I gracefully saved and quit iDVD and iPhoto5 and there were no crashes and nothing strange happened while making the DVD. I was hoping today to try out the new themes and maybe find one that is just right for the kids. Instead, about 300 of 320 photos of the kids went bye-bye along with all the work on the photos!
I'm nervous that many more photos are missing but I will need to do a ton of checking to see what else has been deleted by the upgrade.
The user message that iPhoto6 presents is nearly useless and strange. It offers little if anything to go on in terms of a repair procedure. After saying an error has occurred, it says some recent changes could be lost but doesn't expand at all on what they may be or why.
From my experience, recently added photos, keywords, keyword assignments, rankings and maybe more can all be lost. To compound matters, before the upgrade it says that you cannot go back to the prior (working!) library in iPhoto5. Beware!
It finishes by suggesting two vague steps to take. The first is to make sure your disk has "enough" space. How much is "enough"? It doesn't say something like X GB available, Y GB needed. A user would have no clue about how much space to free up. I have over 17 GB and assumed that would be enough. I sure hope it doesn't require double the space of the existing library. I would hope it has a smarter algorithm than that since 23,000 photos at about 3 MB each maps to about 70 GB. That's a lot of "temporary" space to require to perform an upgrade. Since the upgrade/error message provide no details (unlike package installers which supposedly tell you how much space you need), users like me would have no clue if 70 GB is plenty or not enough.

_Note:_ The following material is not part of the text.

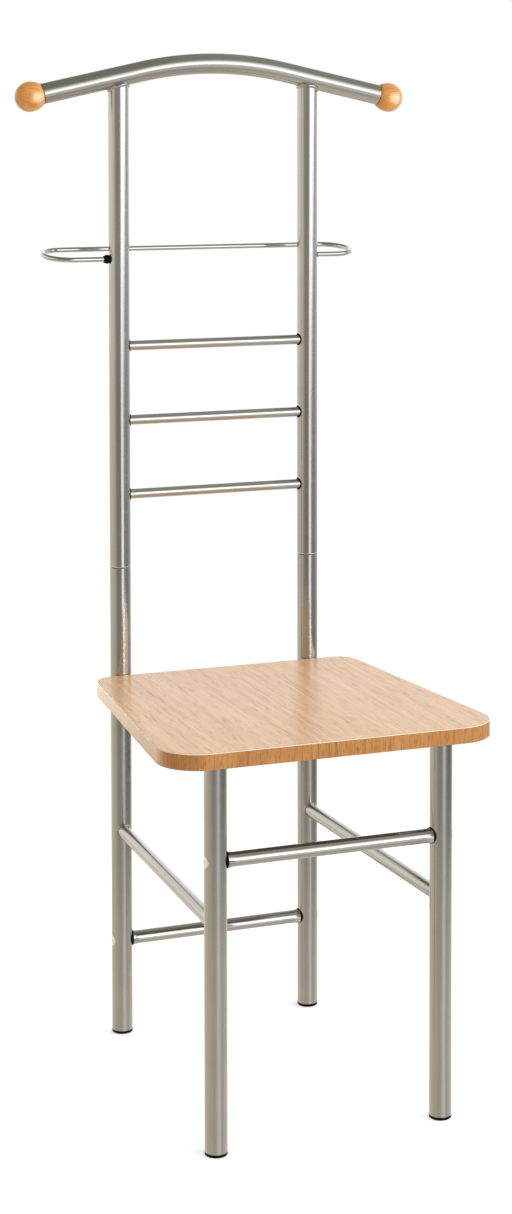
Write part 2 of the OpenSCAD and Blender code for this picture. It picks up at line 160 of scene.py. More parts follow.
def silverFinish(axis):  # satin silver lacquer with fine flake, drawn along one axis
    finish, kit = newFinish("silver_lacquer_" + axis)
    place = kit.placed()
    flake = kit.add("ShaderNodeTexVoronoi", {}, {"Vector": place, "Scale": silver["flakes"]}, out="Color")
    sparkle = kit.add("ShaderNodeSeparateColor", {}, {"Color": flake})
    drawn = kit.noise(kit.placed(axisStretch[axis]), silver["drawing"], 3, 0.6)
    cloudy = kit.noise(place, silver["clouds"], 3, 0.55)
    worn = kit.noise(place, silver["wear"], 4, 0.6, 0.4)
    base = kit.colour(sparkle * 0.35, silver["colour"], silver["fleck"])
    base = kit.colour(kit.spread(drawn, 0.35, 0.75) * 0.35, base, silver["shadow"])
    base = kit.colour(kit.spread(cloudy, 0.4, 0.7) * 0.25, base, silver["shadow"])
    rough = silver["roughness"] + (drawn - 0.5) * 0.04 + kit.spread(worn, 0.5, 0.8) * silver["smudge"]
    height = drawn * 0.6 + sparkle * 0.2 + worn * 0.2
    shade(kit, {"Metallic": silver["metal"], "Specular_IOR_Level": 0.5, "Coat_Roughness": 0.06},
          Base_Color=base, Roughness=rough, Coat_Weight=silver["coat"] + sparkle * 0.04,
          Normal=bumped(kit, height, silver["grain"]))
    return finish


plated = {
    "colour": tone(205, 205, 203), "dull": tone(184, 184, 182), "pit": tone(120, 118, 114),
    "bright": tone(250, 250, 249), "haze": 60, "pits": 260, "grain": 0.0000015,
}


def platedFinish(name, axis, roughness, lines, bright=0):  # bright plating with fine polishing lines
    finish, kit = newFinish(name)
    place = kit.placed()
    polish = kit.noise(kit.placed(axisStretch[axis]), lines, 3, 0.6)
    haze = kit.noise(place, plated["haze"], 4, 0.6, 0.3)
    pits = kit.add("ShaderNodeTexVoronoi", {}, {"Vector": place, "Scale": plated["pits"]}, out="Distance")
    pit = kit.spread(pits, 0.10, 0.04)
    base = kit.colour(kit.spread(polish, 0.4, 0.8) * 0.4, plated["colour"], plated["dull"])
    base = kit.colour(pit * 0.3, base, plated["pit"])
    base = kit.colour(bright, base, plated["bright"])
    rough = roughness + kit.spread(polish, 0.4, 0.8) * 0.05 + kit.spread(haze, 0.5, 0.8) * 0.07 + pit * 0.15
    shade(kit, {"Metallic": 1.0}, Base_Color=base, Roughness=rough,
          Normal=bumped(kit, polish - pit * 0.6, plated["grain"]))
    return finish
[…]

I found 24 GB secretly used by iPhoto 5 for an iPod Photo Cache and a tech bulletin saying this just grows and grows without control and it can be deleted SO I wouldn't put huge hidden disk usage past iPhoto6.

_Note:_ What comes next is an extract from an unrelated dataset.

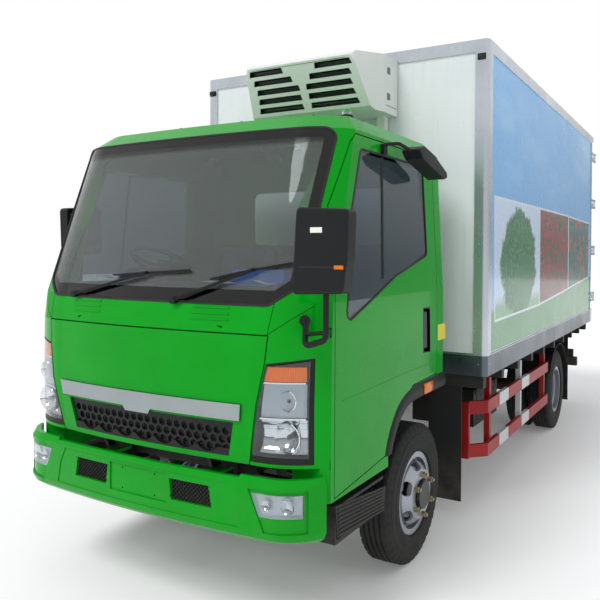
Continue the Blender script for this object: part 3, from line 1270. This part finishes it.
# cooling unit: latches and the seams of its lid
unitLook = {"latchY": -1.30, "latchZ": (2.76, 2.93), "latchHalf": (0.006, 0.018, 0.022), "seamZ": 2.700,
            "seamY": (-1.18, -1.25, -1.33), "seam": 0.0025, "lineZ": (2.720, 2.955), "lineHalf": 0.36,
            "line": 0.002}
unitSkin = surfaceOf("cooling_unit")
unitTrim = bmesh.new()
for sideName, side in sideNames:
    for z in unitLook["latchZ"]:
        place, half = sideHit(unitSkin, side, unitLook["latchY"], z), Vector(unitLook["latchHalf"])
        boxInto(unitTrim, place - half, place + half, round=0.003)
    seam = [sideHit(unitSkin, side, y, unitLook["seamZ"]) for y in unitLook["seamY"]]
    tubeInto(unitTrim, seam, unitLook["seam"], segments=6)
for z in unitLook["lineZ"]:
    line = [frontHit(unitSkin, unitLook["lineHalf"] * (step / 6 - 1), z) for step in range(13)]
    tubeInto(unitTrim, line, unitLook["line"], segments=6)
addPiece("unitTrim", unitTrim, "unitGrey", "chassis", smooth=40)
print("box and unit dressed")

# roof dome lamp of the cab, and the four small roof plugs
roofLook = {"dome": (0.745, -2.310), "plugs": ((-0.62, -2.46), (-0.20, -2.50), (0.22, -2.50), (0.64, -2.46)),
            "plug": 0.008}
roofSkin = surfaceOf("cab_shell")
domeFoot, domeCap, plugs = bmesh.new(), bmesh.new(), bmesh.new()
place = topHit(roofSkin, *roofLook["dome"])[0]
latheInto(domeFoot, [(-0.008, 0.034), (0.010, 0.034), (0.014, 0.030), (0.014, 0.0005)], place, "Z", 28)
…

The last none-to-helpful suggestion is that a user make sure that iPhoto is able to access the iPhoto Library folder. Huh?!??!?
Wouldn't this be a great thing to confirm via software before setting about on 6+ hours of work, especially if there is an error message hard-coded in the software confirming that Apple knows the result may be losing valuable customer photos and hours of work on enhancing, keywording, creating DVDs, etc.?

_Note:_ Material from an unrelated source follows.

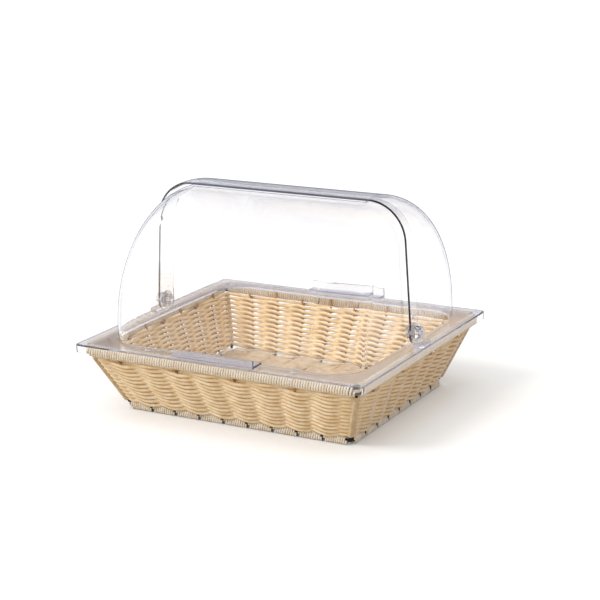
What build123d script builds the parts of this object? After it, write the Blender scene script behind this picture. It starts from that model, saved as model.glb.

Of course. This appears negligent. To know that customer file loss will likely result but not checking these things out in advance before taking that risk seems like putting the cart before the horse at customers' expense & pain and certain loss of irreplaceable family photos (for the, say, 80%+ of iPhoto users that "plan" to get a backup routine established?).
I got burned in the iPhoto5 upgrade as well, losing photos, so I was sure to have a backup so it wouldn't happen again. Most I fear won't be so fortunate so be advised of the risk and work with copies of your photos only.
Also, why would iPhoto5 have all the permissions it needs to store, edit, tag and otherwise work with 320 photos added last night? Why would version 5 have plenty of permissions to use the folders and the photos in them. Why would iPhoto 6 suddenly lose those permissions or not have enough? This hardly makes any sense. The only way the permissions were set, the iPhoto libraries got created and the albums got created was by dragging a folder of images onto the albums pane in iPhoto5. So, iPhoto5 set all the permissions, everything is under one user account and there should be no surprise permissions for iPhoto6 to deal with.
It seems unbelievable that iPhoto 6 couldn't do what iPhoto 5 was doing. I never changed permissions and never touched files in the iPhoto 5 structure.
I can only guess that recently added keywords, recently added photos and recently added rankings and keyword taggings linger in some at-risk staging area that a version 6 upgrade doesn't know how to deal with. This seems like a lame way to code this app so I don't consider this a good guess but what else could it be?
Anyone else have a better hunch at a root cause?
Anyone else have an idea of a cure?
Anyone else run into this?
It sure doesn't look like there was a test case for having near 25,000 photos (an iPhoto 5 documented requirement), working with the latest roll and then doing a version 6 upgrade because it failed miserably--user data loss--without any special effort to find defects. In a former life I tested software and released software was much more difficult to break than this.
I would appreciate any other user experiences/solutions related to this problem. I am reluctant to import another 22,000 photos from iPhoto Library 2004 only to find more photos go poof without any rhyme or reason.
Thanks in advance for your help and I hope this alerts others to a potential for valuable photo loss (i.e., back up before you upgrade, verify iPhoto Library permissions--whatever that means--and have scads of disk space available assuming there's any truth to the error message!).